## START

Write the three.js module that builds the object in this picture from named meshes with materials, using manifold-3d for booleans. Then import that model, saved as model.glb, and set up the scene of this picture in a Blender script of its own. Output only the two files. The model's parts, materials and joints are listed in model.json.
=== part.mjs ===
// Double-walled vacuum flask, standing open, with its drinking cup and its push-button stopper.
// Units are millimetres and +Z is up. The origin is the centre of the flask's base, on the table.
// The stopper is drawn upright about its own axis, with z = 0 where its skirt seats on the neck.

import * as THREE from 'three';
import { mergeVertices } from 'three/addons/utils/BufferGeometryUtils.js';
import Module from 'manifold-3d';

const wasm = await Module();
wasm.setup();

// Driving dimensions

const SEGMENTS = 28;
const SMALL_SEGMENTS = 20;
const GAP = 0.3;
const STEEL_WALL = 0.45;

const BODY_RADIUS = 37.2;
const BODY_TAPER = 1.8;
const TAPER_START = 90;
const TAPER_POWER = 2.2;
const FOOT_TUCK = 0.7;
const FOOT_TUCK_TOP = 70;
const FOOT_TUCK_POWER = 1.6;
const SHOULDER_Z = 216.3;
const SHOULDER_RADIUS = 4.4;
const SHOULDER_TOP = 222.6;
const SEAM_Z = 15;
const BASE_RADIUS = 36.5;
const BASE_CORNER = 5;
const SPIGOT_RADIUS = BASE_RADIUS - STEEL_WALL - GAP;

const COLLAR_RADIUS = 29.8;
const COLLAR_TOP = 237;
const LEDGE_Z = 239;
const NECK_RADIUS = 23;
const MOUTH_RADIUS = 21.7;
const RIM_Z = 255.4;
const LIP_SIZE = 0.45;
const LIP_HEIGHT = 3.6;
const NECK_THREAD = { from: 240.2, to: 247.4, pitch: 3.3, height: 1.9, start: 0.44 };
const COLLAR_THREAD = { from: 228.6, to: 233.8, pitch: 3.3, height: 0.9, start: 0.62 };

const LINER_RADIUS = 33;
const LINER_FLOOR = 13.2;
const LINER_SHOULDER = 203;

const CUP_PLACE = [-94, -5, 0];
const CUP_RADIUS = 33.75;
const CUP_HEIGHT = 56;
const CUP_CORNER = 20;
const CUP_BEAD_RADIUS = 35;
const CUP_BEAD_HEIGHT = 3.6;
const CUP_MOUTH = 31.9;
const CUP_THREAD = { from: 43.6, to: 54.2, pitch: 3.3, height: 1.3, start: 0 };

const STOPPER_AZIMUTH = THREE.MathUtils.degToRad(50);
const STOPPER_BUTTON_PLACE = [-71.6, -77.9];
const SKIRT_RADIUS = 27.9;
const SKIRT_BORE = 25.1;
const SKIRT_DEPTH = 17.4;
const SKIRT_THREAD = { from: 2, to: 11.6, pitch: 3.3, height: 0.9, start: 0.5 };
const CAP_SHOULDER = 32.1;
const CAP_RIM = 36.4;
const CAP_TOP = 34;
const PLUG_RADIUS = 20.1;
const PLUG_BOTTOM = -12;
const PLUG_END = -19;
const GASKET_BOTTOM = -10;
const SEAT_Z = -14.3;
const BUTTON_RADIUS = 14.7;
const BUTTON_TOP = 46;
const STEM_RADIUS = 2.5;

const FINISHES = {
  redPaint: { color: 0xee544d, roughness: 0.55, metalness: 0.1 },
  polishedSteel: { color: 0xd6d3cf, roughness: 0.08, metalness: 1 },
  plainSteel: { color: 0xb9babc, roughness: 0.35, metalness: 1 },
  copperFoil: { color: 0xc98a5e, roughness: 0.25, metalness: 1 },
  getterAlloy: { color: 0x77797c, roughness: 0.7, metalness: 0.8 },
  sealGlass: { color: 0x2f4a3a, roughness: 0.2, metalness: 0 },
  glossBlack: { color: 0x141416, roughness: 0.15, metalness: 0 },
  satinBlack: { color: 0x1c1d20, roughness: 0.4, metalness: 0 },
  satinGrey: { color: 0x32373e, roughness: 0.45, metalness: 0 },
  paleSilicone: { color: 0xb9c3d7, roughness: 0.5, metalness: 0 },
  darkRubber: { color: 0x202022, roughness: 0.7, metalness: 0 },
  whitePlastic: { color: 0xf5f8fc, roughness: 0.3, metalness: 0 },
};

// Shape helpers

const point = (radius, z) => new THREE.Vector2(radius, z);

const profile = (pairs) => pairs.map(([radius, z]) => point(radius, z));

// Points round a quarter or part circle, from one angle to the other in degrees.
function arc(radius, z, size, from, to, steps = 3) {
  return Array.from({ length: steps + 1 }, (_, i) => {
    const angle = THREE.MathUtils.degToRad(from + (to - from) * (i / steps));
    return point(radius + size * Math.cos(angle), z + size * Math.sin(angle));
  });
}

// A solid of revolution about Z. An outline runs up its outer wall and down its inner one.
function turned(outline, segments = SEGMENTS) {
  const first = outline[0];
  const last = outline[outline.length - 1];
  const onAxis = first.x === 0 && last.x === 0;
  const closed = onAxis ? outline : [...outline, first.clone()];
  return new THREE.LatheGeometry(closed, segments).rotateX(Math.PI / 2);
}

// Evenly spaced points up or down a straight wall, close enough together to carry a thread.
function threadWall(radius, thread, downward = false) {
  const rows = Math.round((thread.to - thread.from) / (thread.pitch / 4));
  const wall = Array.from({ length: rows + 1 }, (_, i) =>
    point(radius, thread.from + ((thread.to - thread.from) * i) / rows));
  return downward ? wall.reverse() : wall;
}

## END

• **GIVEN TASK**:
Extract the data in full. Keep it word for word.

• **SOLUTION BELOW**:
Write the three.js module that builds the object in this picture from named meshes with materials, using manifold-3d for booleans. Then import that model, saved as model.glb, and set up the scene of this picture in a Blender script of its own. Output only the two files. The model's parts, materials and joints are listed in model.json.
=== part.mjs ===
// Double-walled vacuum flask, standing open, with its drinking cup and its push-button stopper.
// Units are millimetres and +Z is up. The origin is the centre of the flask's base, on the table.
// The stopper is drawn upright about its own axis, with z = 0 where its skirt seats on the neck.

import * as THREE from 'three';
import { mergeVertices } from 'three/addons/utils/BufferGeometryUtils.js';
import Module from 'manifold-3d';

const wasm = await Module();
wasm.setup();

// Driving dimensions

const SEGMENTS = 28;
const SMALL_SEGMENTS = 20;
const GAP = 0.3;
const STEEL_WALL = 0.45;

const BODY_RADIUS = 37.2;
const BODY_TAPER = 1.8;
const TAPER_START = 90;
const TAPER_POWER = 2.2;
const FOOT_TUCK = 0.7;
const FOOT_TUCK_TOP = 70;
const FOOT_TUCK_POWER = 1.6;
const SHOULDER_Z = 216.3;
const SHOULDER_RADIUS = 4.4;
const SHOULDER_TOP = 222.6;
const SEAM_Z = 15;
const BASE_RADIUS = 36.5;
const BASE_CORNER = 5;
const SPIGOT_RADIUS = BASE_RADIUS - STEEL_WALL - GAP;

const COLLAR_RADIUS = 29.8;
const COLLAR_TOP = 237;
const LEDGE_Z = 239;
const NECK_RADIUS = 23;
const MOUTH_RADIUS = 21.7;
const RIM_Z = 255.4;
const LIP_SIZE = 0.45;
const LIP_HEIGHT = 3.6;
const NECK_THREAD = { from: 240.2, to: 247.4, pitch: 3.3, height: 1.9, start: 0.44 };
const COLLAR_THREAD = { from: 228.6, to: 233.8, pitch: 3.3, height: 0.9, start: 0.62 };

const LINER_RADIUS = 33;
const LINER_FLOOR = 13.2;
const LINER_SHOULDER = 203;

const CUP_PLACE = [-94, -5, 0];
const CUP_RADIUS = 33.75;
const CUP_HEIGHT = 56;
const CUP_CORNER = 20;
const CUP_BEAD_RADIUS = 35;
const CUP_BEAD_HEIGHT = 3.6;
const CUP_MOUTH = 31.9;
const CUP_THREAD = { from: 43.6, to: 54.2, pitch: 3.3, height: 1.3, start: 0 };

const STOPPER_AZIMUTH = THREE.MathUtils.degToRad(50);
const STOPPER_BUTTON_PLACE = [-71.6, -77.9];
const SKIRT_RADIUS = 27.9;
const SKIRT_BORE = 25.1;
const SKIRT_DEPTH = 17.4;
const SKIRT_THREAD = { from: 2, to: 11.6, pitch: 3.3, height: 0.9, start: 0.5 };
const CAP_SHOULDER = 32.1;
const CAP_RIM = 36.4;
const CAP_TOP = 34;
const PLUG_RADIUS = 20.1;
const PLUG_BOTTOM = -12;
const PLUG_END = -19;
const GASKET_BOTTOM = -10;
const SEAT_Z = -14.3;
const BUTTON_RADIUS = 14.7;
const BUTTON_TOP = 46;
const STEM_RADIUS = 2.5;

const FINISHES = {
  redPaint: { color: 0xee544d, roughness: 0.55, metalness: 0.1 },
  polishedSteel: { color: 0xd6d3cf, roughness: 0.08, metalness: 1 },
  plainSteel: { color: 0xb9babc, roughness: 0.35, metalness: 1 },
  copperFoil: { color: 0xc98a5e, roughness: 0.25, metalness: 1 },
  getterAlloy: { color: 0x77797c, roughness: 0.7, metalness: 0.8 },
  sealGlass: { color: 0x2f4a3a, roughness: 0.2, metalness: 0 },
  glossBlack: { color: 0x141416, roughness: 0.15, metalness: 0 },
  satinBlack: { color: 0x1c1d20, roughness: 0.4, metalness: 0 },
  satinGrey: { color: 0x32373e, roughness: 0.45, metalness: 0 },
  paleSilicone: { color: 0xb9c3d7, roughness: 0.5, metalness: 0 },
  darkRubber: { color: 0x202022, roughness: 0.7, metalness: 0 },
  whitePlastic: { color: 0xf5f8fc, roughness: 0.3, metalness: 0 },
};

// Shape helpers

const point = (radius, z) => new THREE.Vector2(radius, z);

const profile = (pairs) => pairs.map(([radius, z]) => point(radius, z));

// Points round a quarter or part circle, from one angle to the other in degrees.
function arc(radius, z, size, from, to, steps = 3) {
  return Array.from({ length: steps + 1 }, (_, i) => {
    const angle = THREE.MathUtils.degToRad(from + (to - from) * (i / steps));
    return point(radius + size * Math.cos(angle), z + size * Math.sin(angle));
  });
}

// A solid of revolution about Z. An outline runs up its outer wall and down its inner one.
function turned(outline, segments = SEGMENTS) {
  const first = outline[0];
  const last = outline[outline.length - 1];
  const onAxis = first.x === 0 && last.x === 0;
  const closed = onAxis ? outline : [...outline, first.clone()];
  return new THREE.LatheGeometry(closed, segments).rotateX(Math.PI / 2);
}

// Evenly spaced points up or down a straight wall, close enough together to carry a thread.
function threadWall(radius, thread, downward = false) {
  const rows = Math.round((thread.to - thread.from) / (thread.pitch / 4));
  const wall = Array.from({ length: rows + 1 }, (_, i) =>
    point(radius, thread.from + ((thread.to - thread.from) * i) / rows));
  return downward ? wall.reverse() : wall;
}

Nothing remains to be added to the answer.